* _GIVEN INSTRUCTION_
Return the lines from the line containing "extrude(amount=-hook_bolt_head_height)" through the line containing "ORIGIN = Vector((0, 0, 0))" exactly. No other line should appear in the answer.

* _INPUT ROWS_
..............................
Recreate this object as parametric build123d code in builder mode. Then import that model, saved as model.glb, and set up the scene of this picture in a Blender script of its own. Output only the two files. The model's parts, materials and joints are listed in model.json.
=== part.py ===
..............................
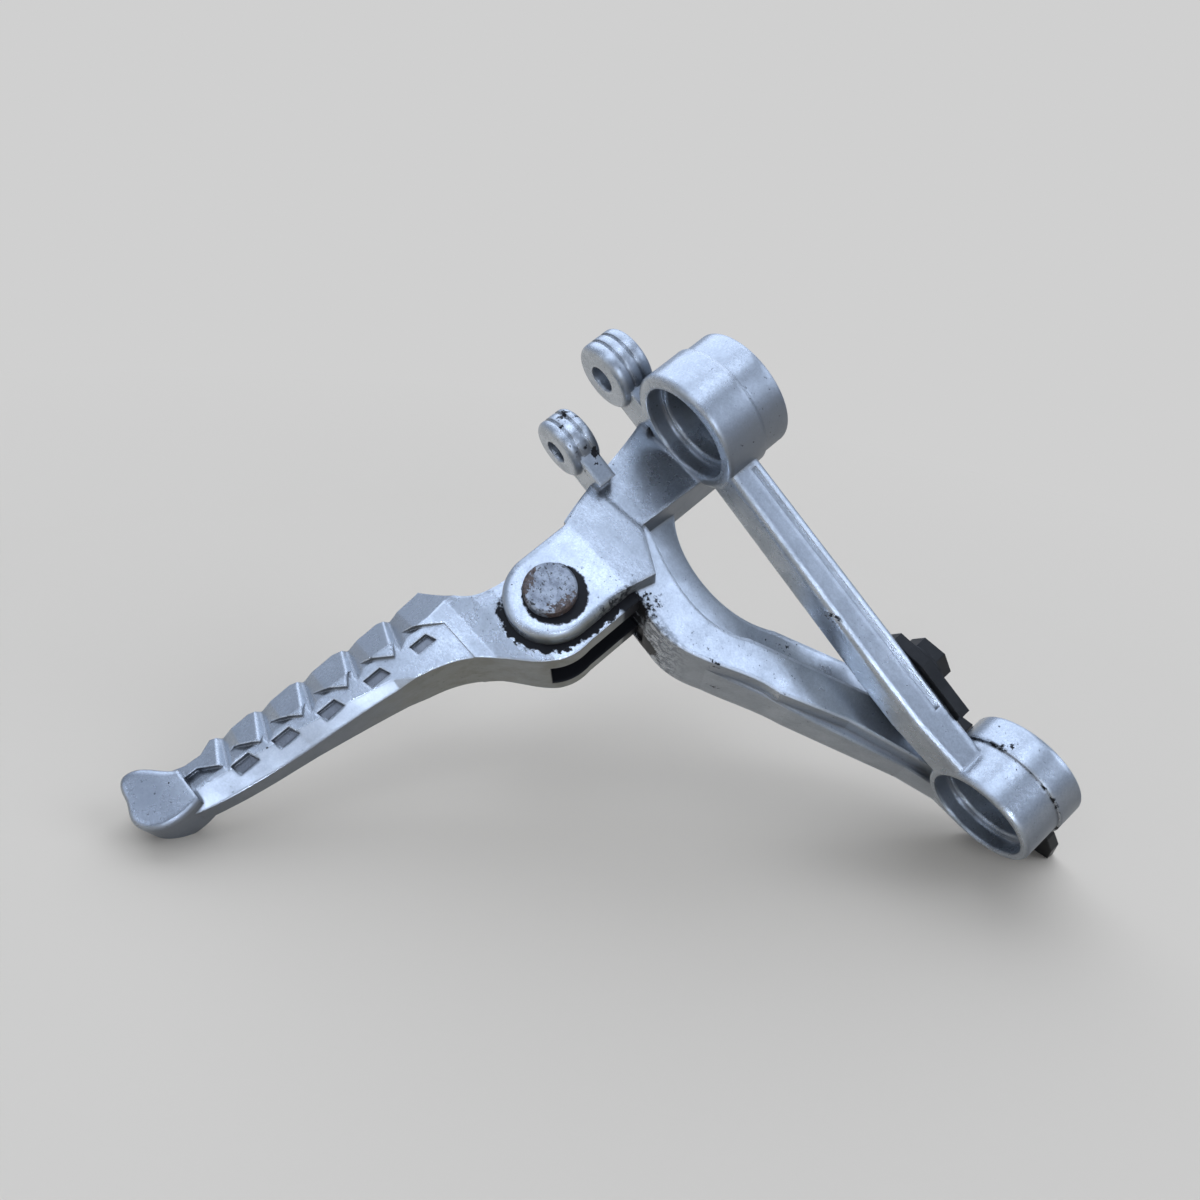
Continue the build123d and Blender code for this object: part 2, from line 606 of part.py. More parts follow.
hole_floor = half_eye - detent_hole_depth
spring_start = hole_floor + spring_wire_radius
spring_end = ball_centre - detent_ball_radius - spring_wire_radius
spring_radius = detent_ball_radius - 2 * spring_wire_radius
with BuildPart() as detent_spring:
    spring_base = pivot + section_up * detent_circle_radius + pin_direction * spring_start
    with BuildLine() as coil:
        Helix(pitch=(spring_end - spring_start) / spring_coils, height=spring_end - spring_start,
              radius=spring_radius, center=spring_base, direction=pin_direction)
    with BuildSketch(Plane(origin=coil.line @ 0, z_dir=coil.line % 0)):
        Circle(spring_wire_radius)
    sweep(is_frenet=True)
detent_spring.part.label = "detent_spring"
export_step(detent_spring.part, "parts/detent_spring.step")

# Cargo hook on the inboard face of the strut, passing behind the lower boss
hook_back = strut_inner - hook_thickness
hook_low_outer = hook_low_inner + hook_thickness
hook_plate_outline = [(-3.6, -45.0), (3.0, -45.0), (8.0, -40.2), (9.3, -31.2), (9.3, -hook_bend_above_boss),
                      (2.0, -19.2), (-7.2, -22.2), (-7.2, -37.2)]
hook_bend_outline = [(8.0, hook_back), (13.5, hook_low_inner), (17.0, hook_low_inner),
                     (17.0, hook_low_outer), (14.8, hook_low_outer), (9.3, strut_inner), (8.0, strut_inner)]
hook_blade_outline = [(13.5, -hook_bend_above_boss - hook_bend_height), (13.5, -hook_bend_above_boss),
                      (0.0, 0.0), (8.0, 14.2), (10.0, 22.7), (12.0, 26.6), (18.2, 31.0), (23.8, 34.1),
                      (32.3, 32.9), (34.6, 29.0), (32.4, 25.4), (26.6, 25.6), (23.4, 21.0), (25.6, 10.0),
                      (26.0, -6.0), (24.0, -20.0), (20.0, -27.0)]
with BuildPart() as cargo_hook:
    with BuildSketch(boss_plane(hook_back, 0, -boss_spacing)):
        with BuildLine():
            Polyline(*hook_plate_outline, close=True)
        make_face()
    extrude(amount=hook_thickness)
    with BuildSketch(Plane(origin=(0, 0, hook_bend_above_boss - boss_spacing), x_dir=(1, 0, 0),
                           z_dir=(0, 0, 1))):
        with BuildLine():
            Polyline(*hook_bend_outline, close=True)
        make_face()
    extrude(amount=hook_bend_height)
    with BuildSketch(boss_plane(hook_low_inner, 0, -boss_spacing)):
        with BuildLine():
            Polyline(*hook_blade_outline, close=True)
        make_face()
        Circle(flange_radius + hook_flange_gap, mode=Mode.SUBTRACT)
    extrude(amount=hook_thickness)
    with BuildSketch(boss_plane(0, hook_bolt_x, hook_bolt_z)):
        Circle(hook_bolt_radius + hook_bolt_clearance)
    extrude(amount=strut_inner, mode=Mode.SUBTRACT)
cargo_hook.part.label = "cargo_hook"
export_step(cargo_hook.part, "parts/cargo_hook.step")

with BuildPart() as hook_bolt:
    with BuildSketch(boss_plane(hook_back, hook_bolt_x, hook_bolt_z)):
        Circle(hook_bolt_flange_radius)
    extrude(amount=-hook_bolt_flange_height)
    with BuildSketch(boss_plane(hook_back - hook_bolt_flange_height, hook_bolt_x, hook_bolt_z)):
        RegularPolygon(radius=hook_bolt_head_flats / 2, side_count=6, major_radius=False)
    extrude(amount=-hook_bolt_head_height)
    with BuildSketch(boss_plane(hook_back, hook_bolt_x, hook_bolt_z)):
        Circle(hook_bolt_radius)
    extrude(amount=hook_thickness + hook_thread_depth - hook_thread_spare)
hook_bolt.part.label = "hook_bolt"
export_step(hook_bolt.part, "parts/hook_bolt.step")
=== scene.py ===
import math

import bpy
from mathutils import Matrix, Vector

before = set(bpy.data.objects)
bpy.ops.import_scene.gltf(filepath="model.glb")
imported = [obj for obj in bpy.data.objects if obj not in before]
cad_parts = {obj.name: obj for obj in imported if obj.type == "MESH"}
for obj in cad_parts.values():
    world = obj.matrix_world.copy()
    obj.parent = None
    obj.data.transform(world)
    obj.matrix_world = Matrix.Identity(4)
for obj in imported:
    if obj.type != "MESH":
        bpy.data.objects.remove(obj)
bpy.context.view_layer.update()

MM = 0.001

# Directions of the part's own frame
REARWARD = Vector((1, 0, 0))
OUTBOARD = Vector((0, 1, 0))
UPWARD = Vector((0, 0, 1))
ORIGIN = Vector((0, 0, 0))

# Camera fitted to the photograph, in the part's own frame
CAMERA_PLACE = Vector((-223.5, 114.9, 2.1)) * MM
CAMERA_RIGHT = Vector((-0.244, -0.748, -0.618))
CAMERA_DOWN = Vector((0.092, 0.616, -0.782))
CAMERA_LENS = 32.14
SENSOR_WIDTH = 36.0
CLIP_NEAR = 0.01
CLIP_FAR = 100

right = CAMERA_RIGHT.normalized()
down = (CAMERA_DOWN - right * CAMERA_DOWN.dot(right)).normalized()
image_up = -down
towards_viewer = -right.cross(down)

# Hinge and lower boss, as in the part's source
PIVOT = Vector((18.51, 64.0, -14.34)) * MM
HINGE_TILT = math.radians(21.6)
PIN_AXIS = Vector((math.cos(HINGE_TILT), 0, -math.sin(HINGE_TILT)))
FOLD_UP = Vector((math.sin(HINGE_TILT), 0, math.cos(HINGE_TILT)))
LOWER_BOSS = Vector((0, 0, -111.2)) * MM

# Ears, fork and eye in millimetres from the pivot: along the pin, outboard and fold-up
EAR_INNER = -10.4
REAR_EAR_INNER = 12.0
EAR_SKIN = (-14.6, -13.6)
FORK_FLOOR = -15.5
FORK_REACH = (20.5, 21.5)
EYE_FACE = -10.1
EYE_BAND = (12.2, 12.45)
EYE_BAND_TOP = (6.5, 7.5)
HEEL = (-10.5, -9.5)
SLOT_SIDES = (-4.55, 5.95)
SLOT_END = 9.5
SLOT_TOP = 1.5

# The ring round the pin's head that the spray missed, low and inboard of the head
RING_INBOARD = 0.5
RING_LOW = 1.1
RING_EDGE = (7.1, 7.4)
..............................
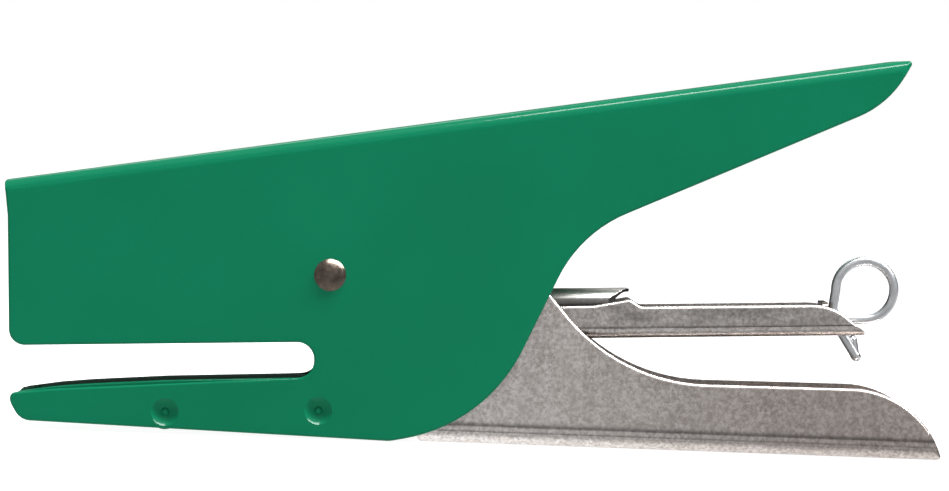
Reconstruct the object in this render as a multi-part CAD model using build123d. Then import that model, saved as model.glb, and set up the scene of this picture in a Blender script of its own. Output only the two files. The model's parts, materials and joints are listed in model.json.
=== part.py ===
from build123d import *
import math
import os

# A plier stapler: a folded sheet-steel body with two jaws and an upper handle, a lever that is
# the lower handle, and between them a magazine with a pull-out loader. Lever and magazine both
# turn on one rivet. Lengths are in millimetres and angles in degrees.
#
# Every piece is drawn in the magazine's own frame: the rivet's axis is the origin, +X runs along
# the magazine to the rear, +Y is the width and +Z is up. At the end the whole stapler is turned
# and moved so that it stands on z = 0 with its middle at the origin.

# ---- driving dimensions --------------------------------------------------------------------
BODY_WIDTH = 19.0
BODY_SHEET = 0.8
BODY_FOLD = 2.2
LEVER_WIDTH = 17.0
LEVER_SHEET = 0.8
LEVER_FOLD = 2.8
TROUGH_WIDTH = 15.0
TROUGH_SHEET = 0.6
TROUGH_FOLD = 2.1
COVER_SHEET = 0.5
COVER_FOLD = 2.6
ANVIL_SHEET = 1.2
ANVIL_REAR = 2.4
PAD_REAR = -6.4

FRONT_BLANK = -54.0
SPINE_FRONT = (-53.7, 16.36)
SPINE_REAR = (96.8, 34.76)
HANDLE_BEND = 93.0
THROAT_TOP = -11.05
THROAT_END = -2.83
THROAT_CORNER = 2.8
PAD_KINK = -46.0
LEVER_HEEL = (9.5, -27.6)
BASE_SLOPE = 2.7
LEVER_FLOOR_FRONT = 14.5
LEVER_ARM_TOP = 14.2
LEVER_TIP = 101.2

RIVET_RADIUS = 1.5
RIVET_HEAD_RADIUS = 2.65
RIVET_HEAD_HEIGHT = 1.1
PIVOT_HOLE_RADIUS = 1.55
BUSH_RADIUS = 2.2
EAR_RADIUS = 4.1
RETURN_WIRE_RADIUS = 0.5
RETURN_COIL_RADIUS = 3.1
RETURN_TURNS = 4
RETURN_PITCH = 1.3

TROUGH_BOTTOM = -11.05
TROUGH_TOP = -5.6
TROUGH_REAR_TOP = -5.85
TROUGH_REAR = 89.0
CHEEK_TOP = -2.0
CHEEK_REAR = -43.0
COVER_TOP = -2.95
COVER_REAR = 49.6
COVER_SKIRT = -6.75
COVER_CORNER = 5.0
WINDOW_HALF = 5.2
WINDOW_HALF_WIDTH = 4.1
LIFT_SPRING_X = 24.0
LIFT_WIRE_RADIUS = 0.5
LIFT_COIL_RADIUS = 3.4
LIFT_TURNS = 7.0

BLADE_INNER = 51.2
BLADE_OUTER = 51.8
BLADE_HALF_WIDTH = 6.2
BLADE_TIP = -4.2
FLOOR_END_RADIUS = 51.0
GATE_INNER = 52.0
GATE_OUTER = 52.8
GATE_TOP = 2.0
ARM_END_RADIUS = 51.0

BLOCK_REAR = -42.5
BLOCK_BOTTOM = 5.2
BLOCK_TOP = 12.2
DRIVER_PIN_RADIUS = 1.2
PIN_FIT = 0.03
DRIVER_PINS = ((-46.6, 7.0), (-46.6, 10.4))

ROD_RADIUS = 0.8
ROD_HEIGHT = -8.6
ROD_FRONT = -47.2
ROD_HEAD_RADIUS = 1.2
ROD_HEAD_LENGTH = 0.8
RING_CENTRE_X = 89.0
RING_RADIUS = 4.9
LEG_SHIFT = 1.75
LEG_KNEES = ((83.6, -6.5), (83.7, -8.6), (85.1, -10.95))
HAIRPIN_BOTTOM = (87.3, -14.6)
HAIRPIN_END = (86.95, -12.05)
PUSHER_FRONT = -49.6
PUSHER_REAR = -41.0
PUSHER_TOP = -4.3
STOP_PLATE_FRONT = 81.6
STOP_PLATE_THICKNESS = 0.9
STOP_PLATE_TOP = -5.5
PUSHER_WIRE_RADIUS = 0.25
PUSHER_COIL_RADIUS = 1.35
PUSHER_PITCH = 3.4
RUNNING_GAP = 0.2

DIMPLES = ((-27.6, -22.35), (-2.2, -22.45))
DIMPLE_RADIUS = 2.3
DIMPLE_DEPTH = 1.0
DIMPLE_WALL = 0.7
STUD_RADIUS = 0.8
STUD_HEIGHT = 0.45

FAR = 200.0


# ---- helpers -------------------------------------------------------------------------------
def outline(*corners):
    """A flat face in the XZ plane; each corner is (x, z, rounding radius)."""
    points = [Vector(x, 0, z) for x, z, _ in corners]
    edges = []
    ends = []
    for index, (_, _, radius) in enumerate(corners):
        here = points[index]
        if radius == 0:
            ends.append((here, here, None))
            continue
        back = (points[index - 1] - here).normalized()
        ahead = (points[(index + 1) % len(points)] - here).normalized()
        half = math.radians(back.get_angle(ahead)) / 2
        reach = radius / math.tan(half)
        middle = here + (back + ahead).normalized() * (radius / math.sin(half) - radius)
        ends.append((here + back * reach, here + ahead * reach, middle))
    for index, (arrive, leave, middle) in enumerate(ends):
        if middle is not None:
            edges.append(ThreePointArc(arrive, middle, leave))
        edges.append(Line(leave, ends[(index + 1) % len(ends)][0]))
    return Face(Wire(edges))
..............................
* _REPLY TO THE EXERCISE_
    extrude(amount=-hook_bolt_head_height)
    with BuildSketch(boss_plane(hook_back, hook_bolt_x, hook_bolt_z)):
        Circle(hook_bolt_radius)
    extrude(amount=hook_thickness + hook_thread_depth - hook_thread_spare)
hook_bolt.part.label = "hook_bolt"
export_step(hook_bolt.part, "parts/hook_bolt.step")
=== scene.py ===
import math

import bpy
from mathutils import Matrix, Vector

before = set(bpy.data.objects)
bpy.ops.import_scene.gltf(filepath="model.glb")
imported = [obj for obj in bpy.data.objects if obj not in before]
cad_parts = {obj.name: obj for obj in imported if obj.type == "MESH"}
for obj in cad_parts.values():
    world = obj.matrix_world.copy()
    obj.parent = None
    obj.data.transform(world)
    obj.matrix_world = Matrix.Identity(4)
for obj in imported:
    if obj.type != "MESH":
        bpy.data.objects.remove(obj)
bpy.context.view_layer.update()

MM = 0.001

# Directions of the part's own frame
REARWARD = Vector((1, 0, 0))
OUTBOARD = Vector((0, 1, 0))
UPWARD = Vector((0, 0, 1))
ORIGIN = Vector((0, 0, 0))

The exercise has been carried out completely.